12. Il résulte de tout ce qui précède que le préfet de l'Isère est fondé à soutenir que c'est à tort que, par le jugement attaqué, la magistrate désignée par le président du tribunal administratif de Lyon a annulé ses décisions, contenue dans l'arrêté du 1er juillet 2020, refusant le bénéfice d'un délai de départ volontaire à M. B... D... et lui interdisant de circuler sur le territoire français durant deux ans.

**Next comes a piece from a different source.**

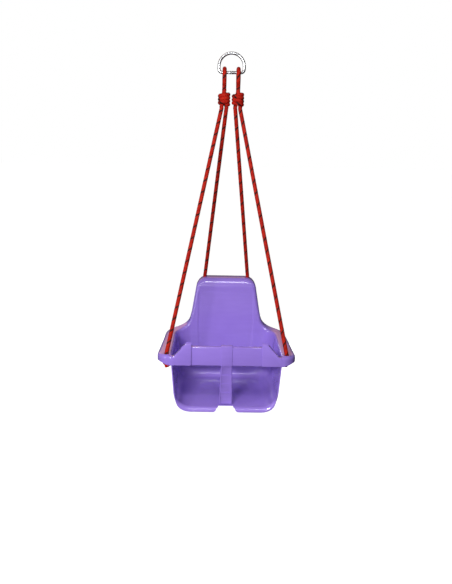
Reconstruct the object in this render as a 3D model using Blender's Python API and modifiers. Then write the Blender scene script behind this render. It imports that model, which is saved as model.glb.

Sur l'application de l'article L. 761-1 du code de justice administrative en première instance :
13. Il résulte de ce qui est dit au point précédent que l'Etat ne peut être regardé comme étant partie perdante en première instance. Par suite, le préfet de l'Isère est fondé à soutenir que c'est à tort que le premier juge a mis à la charge de l'Etat le versement d'une somme de 900 euros au titre des articles L. 761-1 du code de justice administrative et 37 de la loi du 10 juillet 1991.
Sur les frais liés à l'instance d'appel :
14. Les dispositions de l'article L. 761-1 du code de justice administrative font obstacle à ce que soit mise à la charge de l'Etat, qui n'est pas la partie perdante, la somme que M. B... D... demande au titre des frais non compris dans les dépens.
D E C I D E :
Article 1er : Le jugement de la magistrate désignée par le président du tribunal administratif de Lyon du 16 juillet 2020 est annulé en tant qu'il annule les décisions portant refus d'octroi d'un délai de départ volontaire à M. B... D... et interdiction de circulation sur le territoire français d'une durée de deux ans et en tant qu'il met à la charge de l'Etat une somme de 900 euros en application des dispositions du deuxième alinéa de l'article 37 de la loi du 10 juillet 1991.
Article 2 : La demande présentée par M. B... D... devant le tribunal administratif de Lyon et ses conclusions en appel sont rejetées
Article 3 : Le présent arrêt sera notifié à M. B... D... et au ministre de l'intérieur.
Copie en sera adressée au préfet de l'Isère.
Délibéré après l'audience du 19 janvier 2021 à laquelle siégeaient :
Mme C... A..., présidente de chambre,
M. Thierry Besse, président-assesseur,
Mme F... E..., première conseillère.
Rendu public par mise à disposition au greffe le 9 février 2021.